The TSI North European HRC index remains range bound while the TSI ASEAN HRC Index was flat WoW. 

CME Midwest HRC futures rallied sharply throughout most of the months in 2017.  April futures gained $25 to $655, May gained $15 to $635 and June was flat at $610.  Q3 gained $20 to $600 and Q4 gained $12 to $587, however the CME had settled prices aggressively below the market the week before explaining some of the rebound. 

The TSI Daily Midwest HRC Index slipped $10 to $650 falling below April futures at $655.

May CME HRC Futures vs. TSI Daily Midwest HRC Price

Flat rolled imports continue to remain subdued.  

Tube imports have popped as the comeback in the energy market has gained steam.

AISI Steel Capacity Utilization Rate and TSI Daily HRC Price

AISI data continued to fall again last week. 

Coking coal spiked as discussed above. Last year it rallied from $100/t to $200/t and no one thought it would last. Then it rallied another $100/t to just above $300 and stayed up there for a month.  Prices stayed above $200 from mid-September 2016 to early January 2017.

SBB Premium Hard Coking Coal Australian Export

Brazilian pig iron gained $80 to $380/t.  The TSI Turkish Scrap Index gained $8 to $275/t.  Iron ore was under serious pressure with the three month futures falling 7% to $71/t.  Busheling settled at $370/lt, down $17.50 on the month.

The iron ore curve shifted lower remaining steeply backwardated through 2018.

Turkish rebar gained 2.4% to $432.50/t while Chinese rebar prices fell 1-1.5%.

Last week’s WoW report did a deep dive into March PMI reports, March auto sales and February construction spending.  The March employment report showed an improved unemployment rate to 4.5% from 4.7%, however nonfarm payroll gains of 89k jobs grossly missed expectations of 170k.  There is some controversy regarding the effect of March’s blizzard had on the job gains. February Factory Orders gained 1%, in line with expectations, while January data was revised higher to 1.5% from 1.2%.  The ISM Non-Manufacturing report fell to 55.2 from 57.6 and missed expectations of 57.

The S&P 500 was unchanged.  China saw nice gains while the Nikkei fell almost 1%.

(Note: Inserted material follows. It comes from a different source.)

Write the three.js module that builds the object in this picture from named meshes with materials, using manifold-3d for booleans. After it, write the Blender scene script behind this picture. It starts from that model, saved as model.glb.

AK Steel gained over 6% on takeover rumors.  The rest of the complex was mixed to lower.

AK Steel

Iron ore miners were mixed.

Base metals fell across the board with zinc falling 2.25%, nickel losing 1.75% and copper slipping 1.5%.

LME Zinc

The dollar index rebounded back above 101 to 101.13.  The British pound, Korean won, Australian dollar, Russian ruble and Turkish lira fell in excess of 1%.

US Dollar Index

Turkish Lira

Russian Ruble

Australian Dollar

Crude oil prices are back in rally mode gaining 3.25% to $52.24. The U.S. rig count gained 15 rigs to 839 while production continued higher.  Crude oil inventory was up slightly while the aggregate inventory was flat.  Natural gas gained 2.25% to $3.26/mbtu with inventory remaining flat.

May WTI Crude Oil Futures

Aggregate Energy Inventory (Blue) vs. WTI Crude Oil Futures

D.O.E. Crude Oil Inventory

D.O.E. Crude Oil Inventory Perspective (1982 – Present)

Baker Hughes US Rig Count

D.O.E. Crude Oil Production

D.O.E. Crude Oil Production Perspective (1984 – Present)

The US 10-year Treasury yield fell to as low as 2.27% initially following the employment report before rebounding to close the week at 2.38%.  10 year Treasury rates fell across Europe and in Japan.

U.S. 10 Year Bond Yield

The list below details some upside and downside risks relevant to the steel industry.  The bolded ones are occurring or look to be highly likely.  Upside risks look to be in charge.

Upside Risks:

–          China pumping up its “old economy”

–          Energy industry rebound

–          Threat of President Trump using executive powers to further restrict imports

–          Big rally triggered by price increases/low inventory/restocking

–          President Trump’s agenda

–          Infrastructure bill/long-term solution to highway spending bill

–          China getting serious about curtailing steel production

–          Transportation supply constraints

–          Essar labor issues

–          Post-election economic pick up

–          Massive restocking (domestic and/or global)

–          Unplanned domestic supply side disruptions

Downside Risks:

–          Political uncertainty – Reflation trade reversing

–          Increasing oil and iron ore inventory levels

–          Automotive industry under pressure

–          US domestic producers bringing back on capacity

–          Higher interest rates slowing residential construction and auto sales

–          Tightening financial conditions pressuring auto sales driven by sub-prime financing

–          Chinese restrictions in property market

–          The Chinese Financial Crisis

–          Unexpected sharp China RMB devaluation

–          Rebound in import volumes

–          Increasing import differentials

–          Resumption of US dollar rally/currency issues/sovereign default

–          U.S. (manufacturing) recession

–          Falling ferrous raw materials and global finished steel prices

–          Economic downturn, especially in China or Europe reverberating to U.S.A.